Durch den wirksamen Rücktritt wird ein Vertrag in ein Rückgewährschuldverhältnis umgewandelt. Damit entfallen noch nicht erfüllte primäre Ansprüche aus dem ursprünglichen Schuldverhältnis. Außerdem müssen bereits empfangene Leistungen und Nutzungen zurückgewährt werden (§ 346 Abs. 1 BGB). Ein wirksamer Rücktritt setzt (1) eine (rechtzeitige) Rücktrittserklärung und (2) einen Rücktrittsgrund voraus. (3) Zudem darf der Rücktritt nicht ausgeschlossen sein. K hat den Rücktritt erklärt (§ 349 BGB). Es kommt insoweit auf das Bestehen eines Rücktrittsgrundes an.

3. Da V die Küche schief eingebaut hat, könnte K ein Rücktrittsgrund nach § 323 BGB zustehen.

Ja, in der Tat!

Das Rücktrittsrecht nach § 323 Abs. 1 BGB setzt voraus: (1) gegenseitiger Vertrag, (2) wirksamer, fälliger (ggf. entbehrlich gem. § 323 Abs. 4) und einredefreier Anspruch, (3) Nichterbringung der Leistung bei Fälligkeit bzw. nicht ordnungsgemäße Leistung und (4) erfolglose Fristsetzung (§ 323 Abs. 1-3 BGB).

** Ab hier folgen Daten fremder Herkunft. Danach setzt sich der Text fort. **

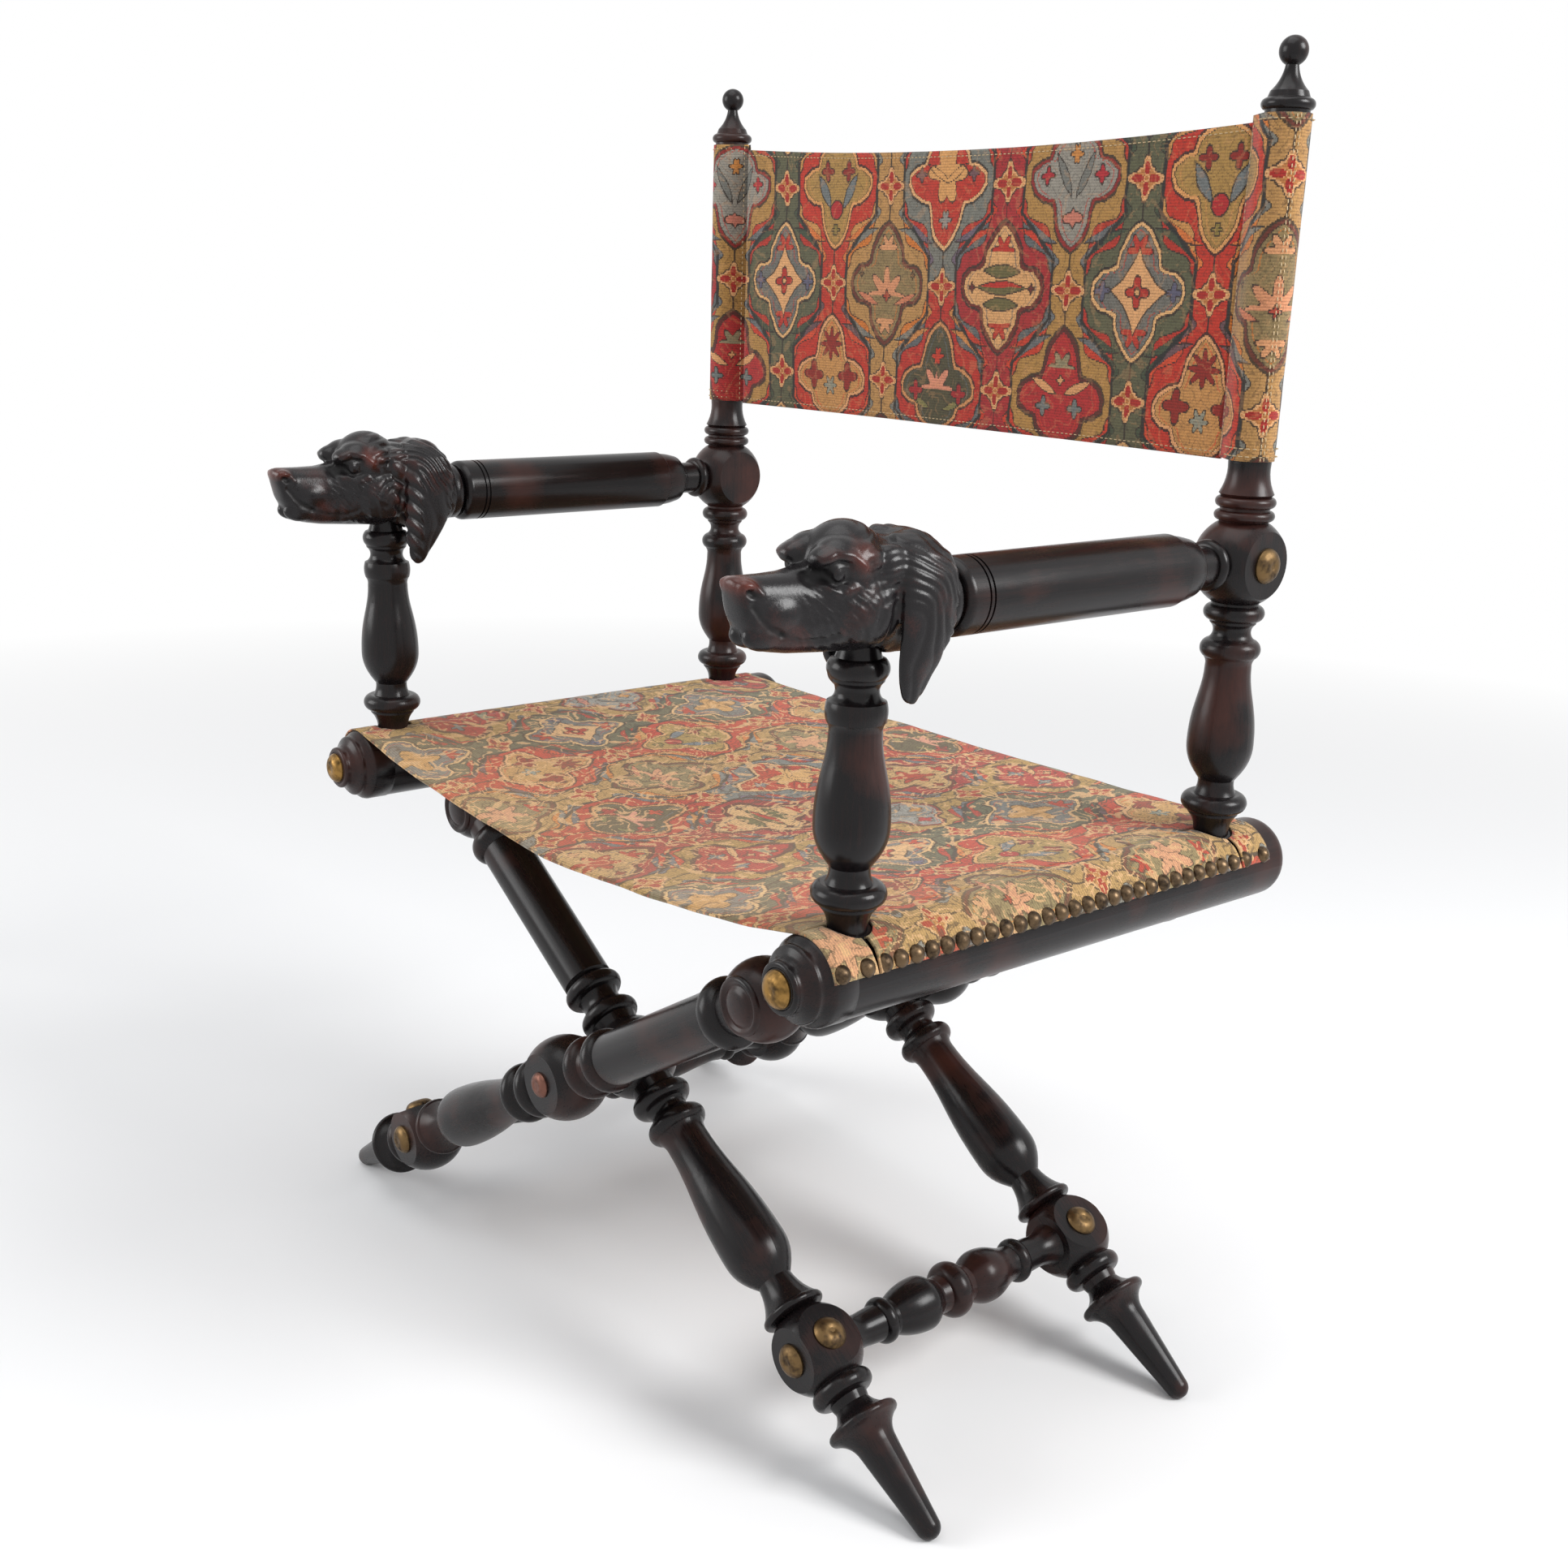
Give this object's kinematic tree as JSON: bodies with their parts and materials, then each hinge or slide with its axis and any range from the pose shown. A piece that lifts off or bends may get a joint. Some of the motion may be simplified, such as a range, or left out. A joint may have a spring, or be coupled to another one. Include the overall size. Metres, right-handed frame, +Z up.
{
  "type": "savonarola chair",
  "caption": "Folding X-frame armchair: turned wood frame, arms ending in carved hound heads, brass studs, slung tapestry seat nailed to the rails and sleeved tapestry back.",
  "frame": {"origin": "on the floor, under the middle of the chair's overall box", "axes": "+X to the right as seen from in front, the sitter faces -Y, +Z up"},
  "size_m": [0.7594, 0.5404, 1.0265],
  "materials": {
    "dark_wood": "ebonised and polished, worn to red-brown on the rings",
    "carved_wood": "ebonised, hand-carved, rubbed red-brown on muzzle and brow",
    "brass": "old domed brass, dulled in the hollows",
    "copper": "copper-coloured domed head, tarnished",
    "steel": "blackened steel",
    "seat_tapestry": "faded ribbed tapestry, ogee medallions in red, gold and grey-green",
    "back_tapestry": "ribbed tapestry, ogee medallions on brick red, stronger colour than the seat"
  },
  "bodies": {
    "side_right": {"seat_rail_right": "dark_wood", "rail_stud_right": "brass", "front_post_right": "dark_wood", "rear_post_right": "dark_wood", "finial_right": "dark_wood", "ball_stud_right": "brass", "arm_right": "dark_wood", "dog_head_right": "carved_wood", "hinge_batten_right": "dark_wood", "batten_screws_right": "steel", "knuckle_pins_right": "steel", "seat_nails_right": "brass", "seat_wrap_right": "seat_tapestry", "back_sleeve_right": "back_tapestry", "seat_panel": "seat_tapestry", "back_panel": "back_tapestry"},
    "leg_a": {"leg_a_front": "dark_wood", "leg_a_rear": "dark_wood", "stretcher_a": "dark_wood", "leg_a_studs": "brass", "pivot_pin_front": "copper", "pivot_pin_rear": "copper", "pivot_spacer_front": "dark_wood", "pivot_spacer_rear": "dark_wood"},
    "leg_b": {"leg_b_front": "dark_wood", "leg_b_rear": "dark_wood", "stretcher_b": "dark_wood", "leg_b_studs": "brass"},
    "side_left": {"seat_rail_left": "dark_wood", "rail_stud_left": "brass", "front_post_left": "dark_wood", "rear_post_left": "dark_wood", "finial_left": "dark_wood", "ball_stud_left": "brass", "arm_left": "dark_wood", "dog_head_left": "carved_wood", "hinge_batten_left": "dark_wood", "batten_screws_left": "steel", "knuckle_pins_left": "steel", "seat_nails_left": "brass", "seat_wrap_left": "seat_tapestry", "back_sleeve_left": "back_tapestry"}
  },
  "joints": [
    {"name": "leg_a_hinge", "type": "hinge", "parent": "side_right", "child": "leg_a", "pos_m": [0.251, 0.02325, 0.392], "axis": [0, -1, 0], "range_deg": [0, 51.5], "deforming": ["seat_panel", "back_panel"]},
    {"name": "leg_b_pivot", "type": "hinge", "parent": "leg_a", "child": "leg_b", "pos_m": [0, 0.02325, 0.237], "axis": [0, 1, 0], "range_deg": [0, 103]},
    {"name": "side_left_hinge", "type": "hinge", "parent": "leg_b", "child": "side_left", "pos_m": [-0.251, 0.02325, 0.392], "axis": [0, -1, 0], "range_deg": [0, 51.5]}
  ],
  "couplings": [
    {"joint": "leg_b_pivot", "follows": "leg_a_hinge", "ratio": 2},
    {"joint": "side_left_hinge", "follows": "leg_a_hinge", "ratio": 1}
  ]
}
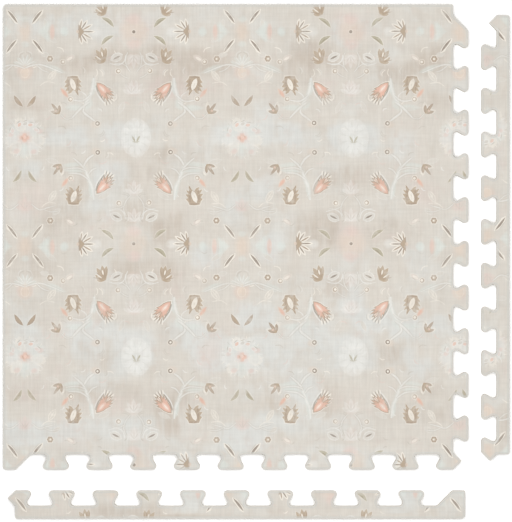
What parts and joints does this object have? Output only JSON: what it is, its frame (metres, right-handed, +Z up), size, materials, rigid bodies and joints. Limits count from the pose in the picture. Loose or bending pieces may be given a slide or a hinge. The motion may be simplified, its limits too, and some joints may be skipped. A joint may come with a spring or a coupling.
{
  "type": "baby play mat",
  "caption": "Square printed foam play mat with puzzle teeth along its right and lower edges, lying flat, with the two loose border strips that fill those edges.",
  "frame": {"origin": "on the floor, under the middle of the box that holds the mat and its two strips", "axes": "+Z up, out of the printed face; +X towards the toothed right edge and the side strip; +Y towards the finished top edge, away from the bottom strip"},
  "size_m": [0.6636, 0.674, 0.0127],
  "materials": {
    "printed_foam": "matt closed-cell foam with a faded floral print on its upper face"
  },
  "bodies": {
    "root": {"mat_square": "printed_foam", "side_border": "printed_foam", "bottom_border": "printed_foam"}
  },
  "joints": []
}
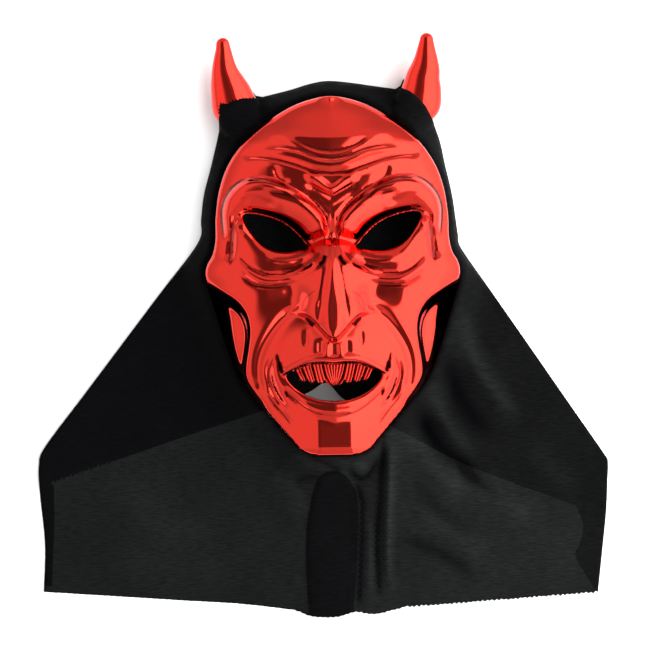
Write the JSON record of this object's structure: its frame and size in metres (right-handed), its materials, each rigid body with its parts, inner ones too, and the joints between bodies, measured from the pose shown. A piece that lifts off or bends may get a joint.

4. V hat seine Leistung vertragsgemäß erbracht.

Nein!

Nicht vertragsgemäß ist die Leistung erbracht, wenn ihr Inhalt oder die Art ihrer Erbringung in irgendeiner Weise von dem abweicht, was Gesetz oder Parteivereinbarung festgelegt haben. Beim Kaufvertrag ist dies der Fall, wenn ein Sachmangel vorliegt (§ 434 Abs. 1 BGB). Ist zusätzlich zur Übereignung und Übergabe auch die Montage geschuldet, so liegt ein Mangel vor, wenn die Montage nicht sachgemäß durchgeführt worden ist (§ 434 Abs. 4 Nr. 1 BGB). V hat die gesamte Küche schief eingebaut. Damit fehlt es an der ordnungsgemäßen Montage und ein Sachmangel zum Zeitpunkt des Gefahrübergangs liegt vor (§ 434 Abs. 1 BGB).

5. K konnte verlangen, dass V die Küche ordnungsgemäß montiert (§§ 437 Nr. 1, 439 BGB).

Genau, so ist das!

Ist die Sache mangelhaft, kann der Käufer nach § 439 BGB Nacherfüllung verlangen . Er kann dabei als Nacherfüllung nach seiner Wahl die Beseitigung des Mangels (Nachbesserung) oder die Lieferung einer mangelfreien Sache (Nachlieferung) verlangen (§ 439 Abs. 1 BGB). Da V die Küche fehlerhaft eingebaut hat, hat K einen Anspruch aus §§ 437 Nr. 1, 439 BGB, dass V diese ordnungsgemäß nachbessert.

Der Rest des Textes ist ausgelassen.